**DATA LINES**
----

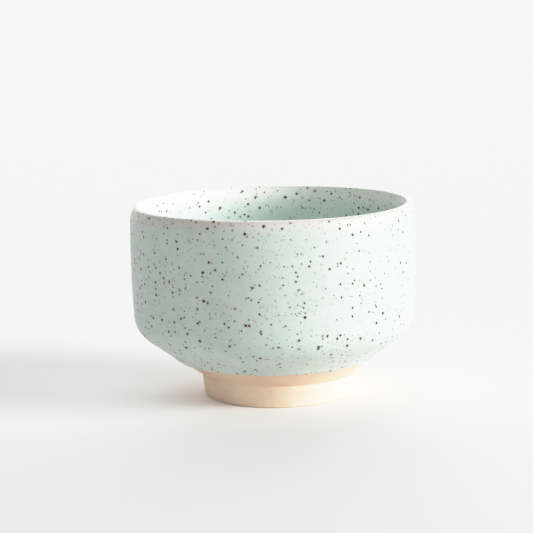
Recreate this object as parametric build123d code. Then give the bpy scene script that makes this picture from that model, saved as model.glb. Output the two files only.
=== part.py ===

----

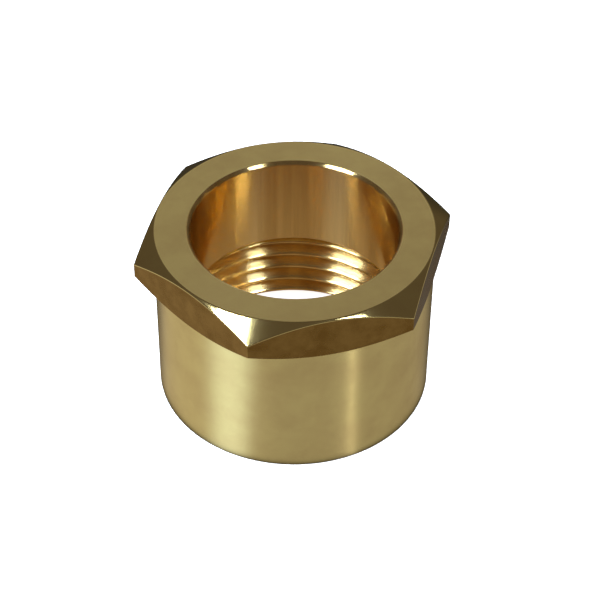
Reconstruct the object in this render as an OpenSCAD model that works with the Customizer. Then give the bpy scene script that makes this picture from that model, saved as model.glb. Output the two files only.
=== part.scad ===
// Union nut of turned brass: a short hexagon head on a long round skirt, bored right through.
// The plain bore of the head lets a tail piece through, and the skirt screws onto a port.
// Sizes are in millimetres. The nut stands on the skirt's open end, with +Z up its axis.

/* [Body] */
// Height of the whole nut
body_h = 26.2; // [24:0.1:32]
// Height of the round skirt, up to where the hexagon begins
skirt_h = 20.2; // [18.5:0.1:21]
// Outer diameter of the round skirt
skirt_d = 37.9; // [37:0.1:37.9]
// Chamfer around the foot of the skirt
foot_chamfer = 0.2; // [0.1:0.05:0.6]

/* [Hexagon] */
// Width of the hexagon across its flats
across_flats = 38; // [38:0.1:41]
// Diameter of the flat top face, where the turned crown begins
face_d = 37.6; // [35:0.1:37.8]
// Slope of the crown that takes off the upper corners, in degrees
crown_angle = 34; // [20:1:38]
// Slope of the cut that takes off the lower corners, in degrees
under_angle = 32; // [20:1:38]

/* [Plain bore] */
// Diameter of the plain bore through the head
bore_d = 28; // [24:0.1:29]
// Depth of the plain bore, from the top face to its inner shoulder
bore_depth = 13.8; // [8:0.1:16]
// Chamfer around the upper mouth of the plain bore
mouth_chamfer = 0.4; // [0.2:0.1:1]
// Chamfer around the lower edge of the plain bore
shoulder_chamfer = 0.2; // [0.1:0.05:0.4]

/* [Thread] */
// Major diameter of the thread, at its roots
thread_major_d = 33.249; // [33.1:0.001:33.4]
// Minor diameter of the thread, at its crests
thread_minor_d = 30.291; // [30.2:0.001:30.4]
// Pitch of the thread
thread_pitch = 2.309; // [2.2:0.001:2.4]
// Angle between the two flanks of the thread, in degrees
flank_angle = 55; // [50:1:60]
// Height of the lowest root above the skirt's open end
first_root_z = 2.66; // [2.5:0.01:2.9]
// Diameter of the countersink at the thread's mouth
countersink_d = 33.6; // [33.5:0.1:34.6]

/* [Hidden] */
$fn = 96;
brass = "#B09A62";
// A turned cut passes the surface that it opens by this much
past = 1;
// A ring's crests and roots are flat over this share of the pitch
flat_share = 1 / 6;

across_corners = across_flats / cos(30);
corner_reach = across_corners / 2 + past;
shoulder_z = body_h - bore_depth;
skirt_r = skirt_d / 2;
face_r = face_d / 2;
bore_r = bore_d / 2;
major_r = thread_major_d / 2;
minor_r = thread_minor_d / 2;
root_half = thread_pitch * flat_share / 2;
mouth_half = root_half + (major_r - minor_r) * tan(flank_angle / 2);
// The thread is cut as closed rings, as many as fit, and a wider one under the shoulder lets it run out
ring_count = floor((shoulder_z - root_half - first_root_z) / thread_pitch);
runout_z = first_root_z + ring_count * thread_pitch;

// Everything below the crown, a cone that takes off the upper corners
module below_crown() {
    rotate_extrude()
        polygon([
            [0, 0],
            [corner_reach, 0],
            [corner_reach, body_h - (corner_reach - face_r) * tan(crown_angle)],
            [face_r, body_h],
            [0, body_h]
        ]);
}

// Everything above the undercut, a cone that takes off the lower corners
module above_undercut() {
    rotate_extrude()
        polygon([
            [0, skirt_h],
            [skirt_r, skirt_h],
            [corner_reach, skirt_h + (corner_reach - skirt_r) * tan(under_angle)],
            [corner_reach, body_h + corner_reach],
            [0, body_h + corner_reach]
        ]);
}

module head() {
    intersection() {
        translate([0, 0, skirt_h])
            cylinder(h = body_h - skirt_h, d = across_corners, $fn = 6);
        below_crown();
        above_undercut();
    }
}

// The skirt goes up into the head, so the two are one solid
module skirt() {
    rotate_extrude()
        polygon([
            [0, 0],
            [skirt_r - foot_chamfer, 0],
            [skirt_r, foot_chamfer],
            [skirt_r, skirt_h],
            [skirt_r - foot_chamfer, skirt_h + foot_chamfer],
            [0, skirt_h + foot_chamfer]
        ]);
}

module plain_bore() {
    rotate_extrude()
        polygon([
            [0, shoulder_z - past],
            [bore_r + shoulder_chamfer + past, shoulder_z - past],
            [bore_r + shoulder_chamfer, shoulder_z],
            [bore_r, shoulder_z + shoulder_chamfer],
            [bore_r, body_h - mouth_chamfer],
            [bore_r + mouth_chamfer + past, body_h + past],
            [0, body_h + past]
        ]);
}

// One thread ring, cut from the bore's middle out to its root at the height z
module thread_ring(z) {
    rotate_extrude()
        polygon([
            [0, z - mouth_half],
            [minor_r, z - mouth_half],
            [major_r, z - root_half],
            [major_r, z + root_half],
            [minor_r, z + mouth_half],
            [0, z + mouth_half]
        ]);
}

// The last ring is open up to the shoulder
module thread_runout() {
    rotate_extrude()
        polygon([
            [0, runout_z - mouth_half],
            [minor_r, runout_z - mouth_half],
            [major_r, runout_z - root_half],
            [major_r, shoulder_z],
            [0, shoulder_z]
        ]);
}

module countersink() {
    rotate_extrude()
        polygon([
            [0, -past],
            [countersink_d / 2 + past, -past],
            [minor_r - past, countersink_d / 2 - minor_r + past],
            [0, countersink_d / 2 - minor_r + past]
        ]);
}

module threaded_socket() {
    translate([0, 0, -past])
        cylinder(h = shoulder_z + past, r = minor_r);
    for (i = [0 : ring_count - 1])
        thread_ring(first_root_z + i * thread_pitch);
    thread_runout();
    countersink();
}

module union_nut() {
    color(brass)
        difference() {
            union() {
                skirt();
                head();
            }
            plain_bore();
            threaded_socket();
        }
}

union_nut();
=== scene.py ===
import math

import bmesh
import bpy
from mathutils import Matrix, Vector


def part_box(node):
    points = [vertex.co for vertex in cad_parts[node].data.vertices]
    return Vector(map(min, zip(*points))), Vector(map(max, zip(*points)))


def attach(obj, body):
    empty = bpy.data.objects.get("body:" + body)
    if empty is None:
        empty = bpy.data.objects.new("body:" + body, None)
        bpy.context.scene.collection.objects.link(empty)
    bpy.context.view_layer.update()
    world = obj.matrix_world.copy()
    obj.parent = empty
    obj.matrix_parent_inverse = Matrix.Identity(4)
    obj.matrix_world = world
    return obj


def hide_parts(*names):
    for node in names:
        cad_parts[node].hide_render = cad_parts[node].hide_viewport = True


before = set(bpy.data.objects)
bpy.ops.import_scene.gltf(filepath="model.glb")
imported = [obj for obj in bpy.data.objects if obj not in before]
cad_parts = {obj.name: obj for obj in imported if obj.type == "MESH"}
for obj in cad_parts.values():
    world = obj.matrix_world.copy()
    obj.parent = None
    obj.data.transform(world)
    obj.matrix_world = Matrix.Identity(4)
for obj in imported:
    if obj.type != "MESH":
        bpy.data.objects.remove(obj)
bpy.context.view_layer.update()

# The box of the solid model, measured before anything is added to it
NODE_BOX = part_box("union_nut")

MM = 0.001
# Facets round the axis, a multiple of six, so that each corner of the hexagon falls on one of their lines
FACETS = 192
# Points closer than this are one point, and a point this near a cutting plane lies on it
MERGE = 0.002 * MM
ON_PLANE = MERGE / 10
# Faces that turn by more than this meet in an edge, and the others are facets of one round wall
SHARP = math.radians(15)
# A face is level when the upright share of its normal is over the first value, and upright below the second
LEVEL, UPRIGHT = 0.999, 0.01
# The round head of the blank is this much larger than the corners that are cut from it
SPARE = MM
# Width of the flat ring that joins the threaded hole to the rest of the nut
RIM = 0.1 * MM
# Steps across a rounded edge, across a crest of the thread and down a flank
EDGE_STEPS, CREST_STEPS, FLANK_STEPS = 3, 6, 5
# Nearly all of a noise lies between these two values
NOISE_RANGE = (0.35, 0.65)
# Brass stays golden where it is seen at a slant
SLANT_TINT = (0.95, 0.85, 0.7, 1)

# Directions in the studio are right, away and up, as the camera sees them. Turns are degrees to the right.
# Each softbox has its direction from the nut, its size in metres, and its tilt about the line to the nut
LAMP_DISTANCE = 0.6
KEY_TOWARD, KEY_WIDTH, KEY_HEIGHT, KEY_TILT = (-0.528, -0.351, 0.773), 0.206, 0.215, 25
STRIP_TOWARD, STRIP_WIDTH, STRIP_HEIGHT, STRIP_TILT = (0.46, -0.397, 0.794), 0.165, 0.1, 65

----

**WHAT TO DO**
Quote the listing above, but only from the line that shows "to the shoulder" through the line that shows "bpy.data.objects.remove(obj)".

**RESULT FOR THIS TASK**
// The last ring is open up to the shoulder
module thread_runout() {
    rotate_extrude()
        polygon([
            [0, runout_z - mouth_half],
            [minor_r, runout_z - mouth_half],
            [major_r, runout_z - root_half],
            [major_r, shoulder_z],
            [0, shoulder_z]
        ]);
}

module countersink() {
    rotate_extrude()
        polygon([
            [0, -past],
            [countersink_d / 2 + past, -past],
            [minor_r - past, countersink_d / 2 - minor_r + past],
            [0, countersink_d / 2 - minor_r + past]
        ]);
}

module threaded_socket() {
    translate([0, 0, -past])
        cylinder(h = shoulder_z + past, r = minor_r);
    for (i = [0 : ring_count - 1])
        thread_ring(first_root_z + i * thread_pitch);
    thread_runout();
    countersink();
}

module union_nut() {
    color(brass)
        difference() {
            union() {
                skirt();
                head();
            }
            plain_bore();
            threaded_socket();
        }
}

union_nut();
=== scene.py ===
import math

import bmesh
import bpy
from mathutils import Matrix, Vector


def part_box(node):
    points = [vertex.co for vertex in cad_parts[node].data.vertices]
    return Vector(map(min, zip(*points))), Vector(map(max, zip(*points)))


def attach(obj, body):
    empty = bpy.data.objects.get("body:" + body)
    if empty is None:
        empty = bpy.data.objects.new("body:" + body, None)
        bpy.context.scene.collection.objects.link(empty)
    bpy.context.view_layer.update()
    world = obj.matrix_world.copy()
    obj.parent = empty
    obj.matrix_parent_inverse = Matrix.Identity(4)
    obj.matrix_world = world
    return obj


def hide_parts(*names):
    for node in names:
        cad_parts[node].hide_render = cad_parts[node].hide_viewport = True


before = set(bpy.data.objects)
bpy.ops.import_scene.gltf(filepath="model.glb")
imported = [obj for obj in bpy.data.objects if obj not in before]
cad_parts = {obj.name: obj for obj in imported if obj.type == "MESH"}
for obj in cad_parts.values():
    world = obj.matrix_world.copy()
    obj.parent = None
    obj.data.transform(world)
    obj.matrix_world = Matrix.Identity(4)
for obj in imported:
    if obj.type != "MESH":
        bpy.data.objects.remove(obj)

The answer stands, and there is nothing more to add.